> [Stated task] Reproduce, please, only the lines from the first line below to the line containing "return np.stack([side *", inclusive.

========

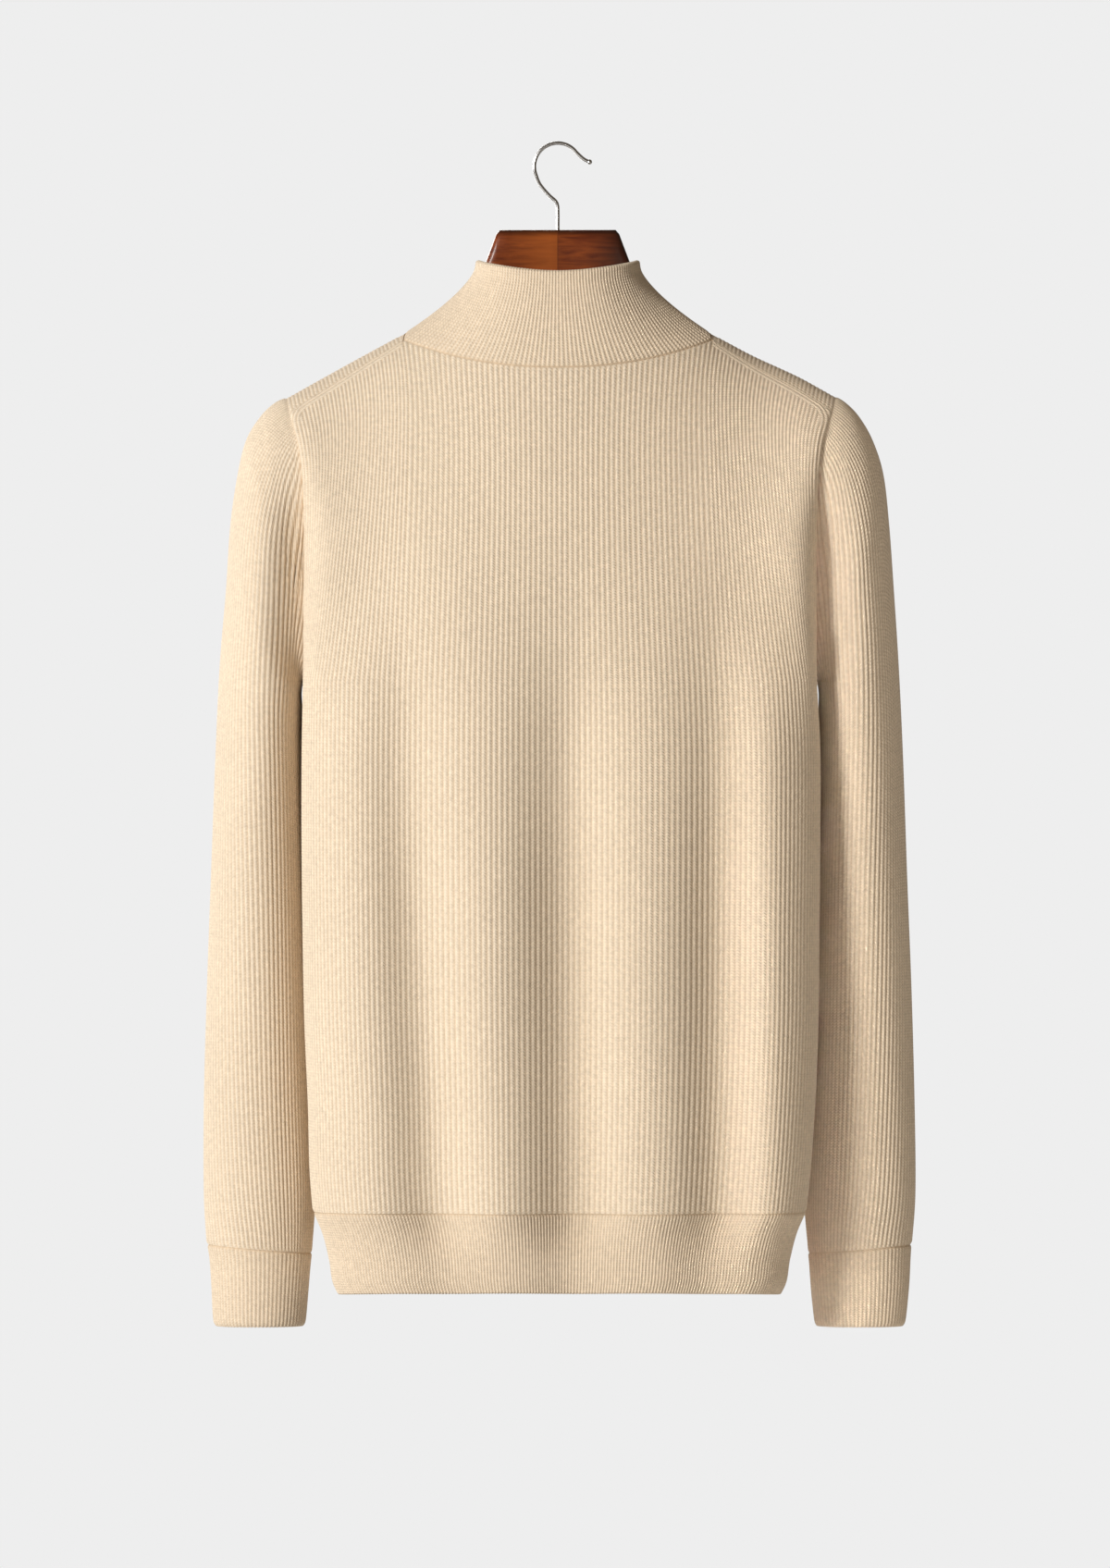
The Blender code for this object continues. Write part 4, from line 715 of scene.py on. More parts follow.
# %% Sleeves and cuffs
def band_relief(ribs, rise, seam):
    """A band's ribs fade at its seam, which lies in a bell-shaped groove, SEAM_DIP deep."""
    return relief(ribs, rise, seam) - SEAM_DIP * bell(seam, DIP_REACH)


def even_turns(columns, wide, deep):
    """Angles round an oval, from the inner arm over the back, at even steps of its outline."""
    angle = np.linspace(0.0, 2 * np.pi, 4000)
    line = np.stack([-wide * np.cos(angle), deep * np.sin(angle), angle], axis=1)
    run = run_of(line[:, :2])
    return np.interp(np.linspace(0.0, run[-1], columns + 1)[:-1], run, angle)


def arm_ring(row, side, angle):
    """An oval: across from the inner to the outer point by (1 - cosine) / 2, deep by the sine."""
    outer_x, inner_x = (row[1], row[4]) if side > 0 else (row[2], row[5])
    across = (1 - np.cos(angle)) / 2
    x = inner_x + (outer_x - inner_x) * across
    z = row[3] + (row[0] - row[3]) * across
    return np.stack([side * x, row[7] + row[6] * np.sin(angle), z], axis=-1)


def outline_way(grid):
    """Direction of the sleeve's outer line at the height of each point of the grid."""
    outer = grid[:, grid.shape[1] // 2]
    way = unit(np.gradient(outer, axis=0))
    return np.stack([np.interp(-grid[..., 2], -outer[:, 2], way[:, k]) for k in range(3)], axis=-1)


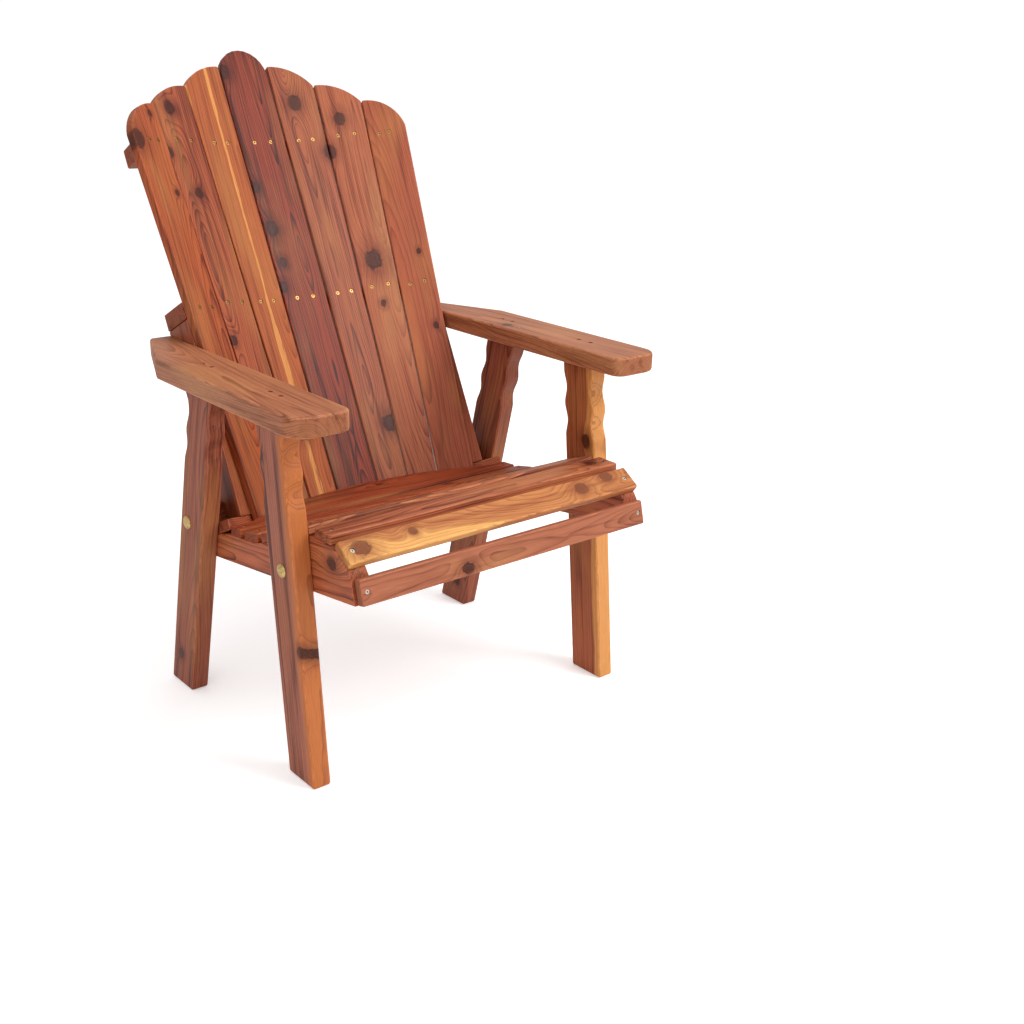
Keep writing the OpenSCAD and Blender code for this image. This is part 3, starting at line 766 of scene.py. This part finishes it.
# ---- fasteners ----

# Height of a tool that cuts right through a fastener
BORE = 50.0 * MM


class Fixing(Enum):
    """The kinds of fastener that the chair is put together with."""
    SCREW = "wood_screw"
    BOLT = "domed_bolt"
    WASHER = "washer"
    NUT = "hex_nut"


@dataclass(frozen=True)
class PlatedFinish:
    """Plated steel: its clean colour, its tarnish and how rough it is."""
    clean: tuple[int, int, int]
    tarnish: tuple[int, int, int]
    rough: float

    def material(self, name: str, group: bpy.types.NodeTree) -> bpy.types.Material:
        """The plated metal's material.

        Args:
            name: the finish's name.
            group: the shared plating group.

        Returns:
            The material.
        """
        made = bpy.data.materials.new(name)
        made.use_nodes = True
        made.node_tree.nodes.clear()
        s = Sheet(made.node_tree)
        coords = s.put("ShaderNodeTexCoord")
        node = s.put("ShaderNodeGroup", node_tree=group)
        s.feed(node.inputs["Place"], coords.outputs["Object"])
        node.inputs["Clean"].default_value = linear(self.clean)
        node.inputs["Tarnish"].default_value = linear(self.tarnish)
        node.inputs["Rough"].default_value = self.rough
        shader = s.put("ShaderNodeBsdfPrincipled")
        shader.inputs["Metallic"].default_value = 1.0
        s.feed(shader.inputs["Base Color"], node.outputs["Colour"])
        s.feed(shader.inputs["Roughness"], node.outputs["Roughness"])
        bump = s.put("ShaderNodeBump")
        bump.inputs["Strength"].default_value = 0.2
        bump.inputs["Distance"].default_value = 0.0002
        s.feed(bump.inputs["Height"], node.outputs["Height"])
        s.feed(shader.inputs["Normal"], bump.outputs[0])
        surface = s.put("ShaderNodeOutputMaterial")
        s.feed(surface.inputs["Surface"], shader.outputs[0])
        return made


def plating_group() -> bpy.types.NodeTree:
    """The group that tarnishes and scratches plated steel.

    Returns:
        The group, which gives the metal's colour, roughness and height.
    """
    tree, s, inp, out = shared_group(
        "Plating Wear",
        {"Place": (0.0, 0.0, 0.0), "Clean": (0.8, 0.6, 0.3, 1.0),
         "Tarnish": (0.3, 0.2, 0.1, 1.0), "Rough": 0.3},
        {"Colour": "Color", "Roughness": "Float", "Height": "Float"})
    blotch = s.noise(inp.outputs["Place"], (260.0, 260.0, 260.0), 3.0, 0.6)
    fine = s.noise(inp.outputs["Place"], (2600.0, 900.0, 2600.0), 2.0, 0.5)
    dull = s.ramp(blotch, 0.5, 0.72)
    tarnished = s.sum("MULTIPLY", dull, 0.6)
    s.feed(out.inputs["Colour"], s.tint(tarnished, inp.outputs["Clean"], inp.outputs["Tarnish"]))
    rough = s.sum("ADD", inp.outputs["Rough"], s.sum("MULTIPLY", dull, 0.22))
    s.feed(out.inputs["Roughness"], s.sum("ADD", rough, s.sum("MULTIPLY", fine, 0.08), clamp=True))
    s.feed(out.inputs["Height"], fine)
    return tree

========

> [Result]
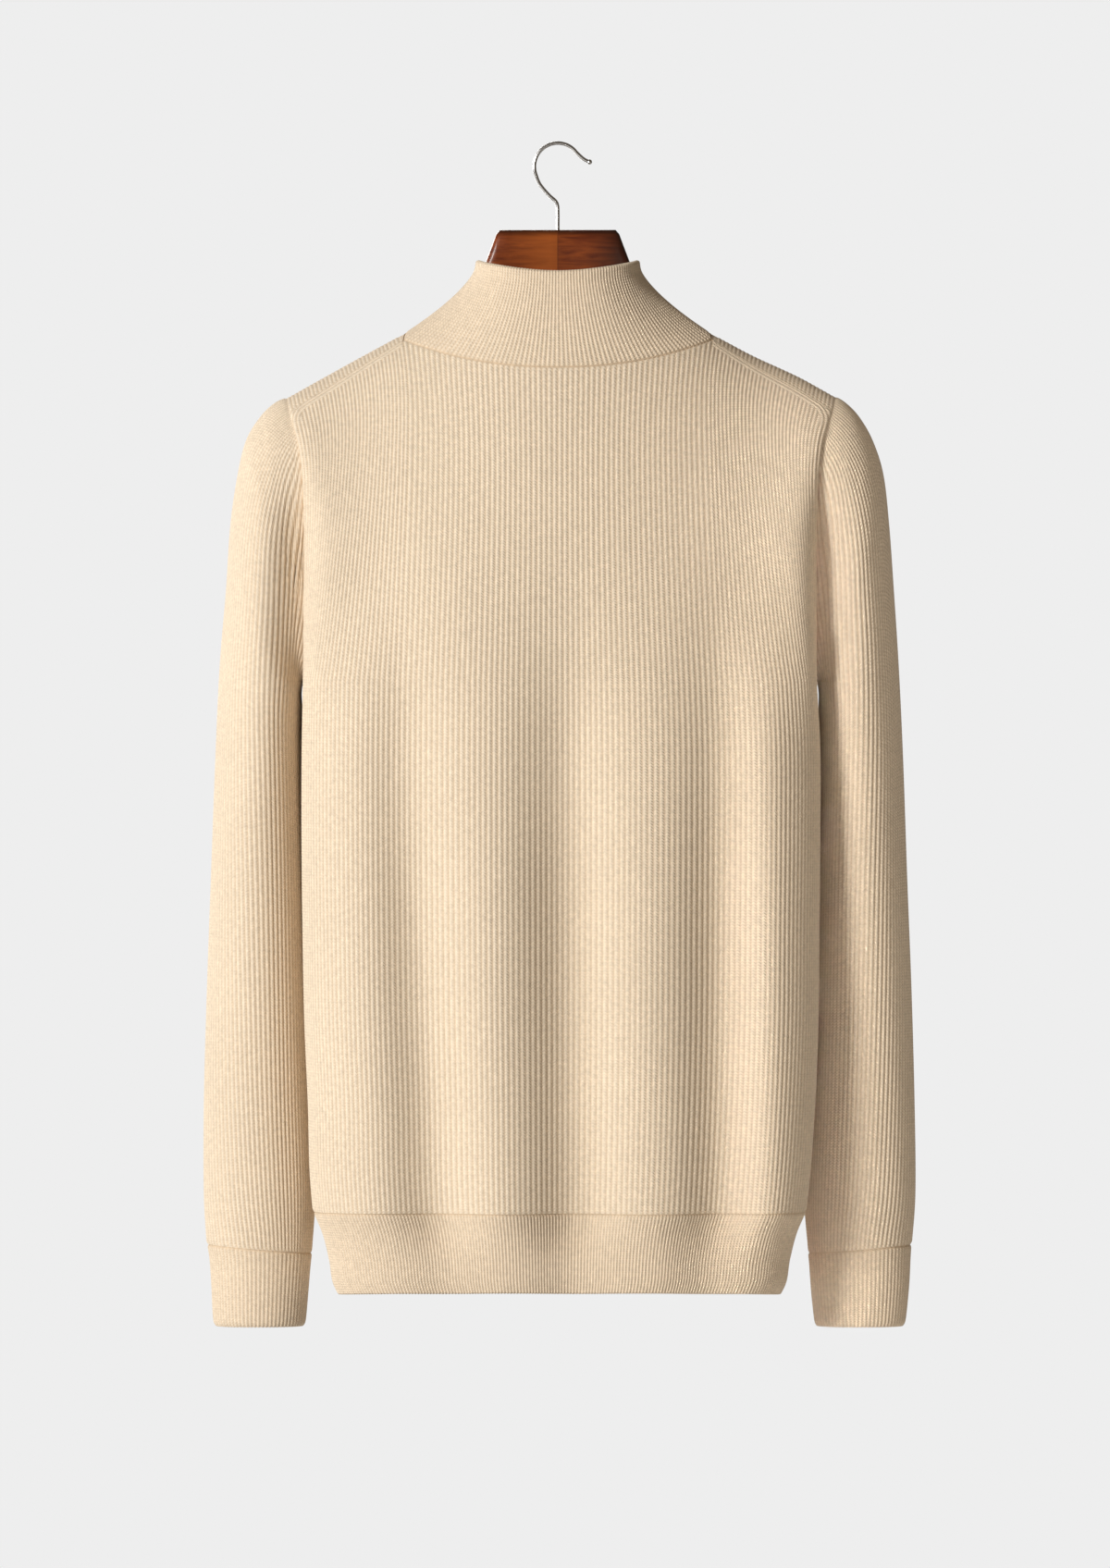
The Blender code for this object continues. Write part 4, from line 715 of scene.py on. More parts follow.
# %% Sleeves and cuffs
def band_relief(ribs, rise, seam):
    """A band's ribs fade at its seam, which lies in a bell-shaped groove, SEAM_DIP deep."""
    return relief(ribs, rise, seam) - SEAM_DIP * bell(seam, DIP_REACH)


def even_turns(columns, wide, deep):
    """Angles round an oval, from the inner arm over the back, at even steps of its outline."""
    angle = np.linspace(0.0, 2 * np.pi, 4000)
    line = np.stack([-wide * np.cos(angle), deep * np.sin(angle), angle], axis=1)
    run = run_of(line[:, :2])
    return np.interp(np.linspace(0.0, run[-1], columns + 1)[:-1], run, angle)


def arm_ring(row, side, angle):
    """An oval: across from the inner to the outer point by (1 - cosine) / 2, deep by the sine."""
    outer_x, inner_x = (row[1], row[4]) if side > 0 else (row[2], row[5])
    across = (1 - np.cos(angle)) / 2
    x = inner_x + (outer_x - inner_x) * across
    z = row[3] + (row[0] - row[3]) * across
    return np.stack([side * x, row[7] + row[6] * np.sin(angle), z], axis=-1)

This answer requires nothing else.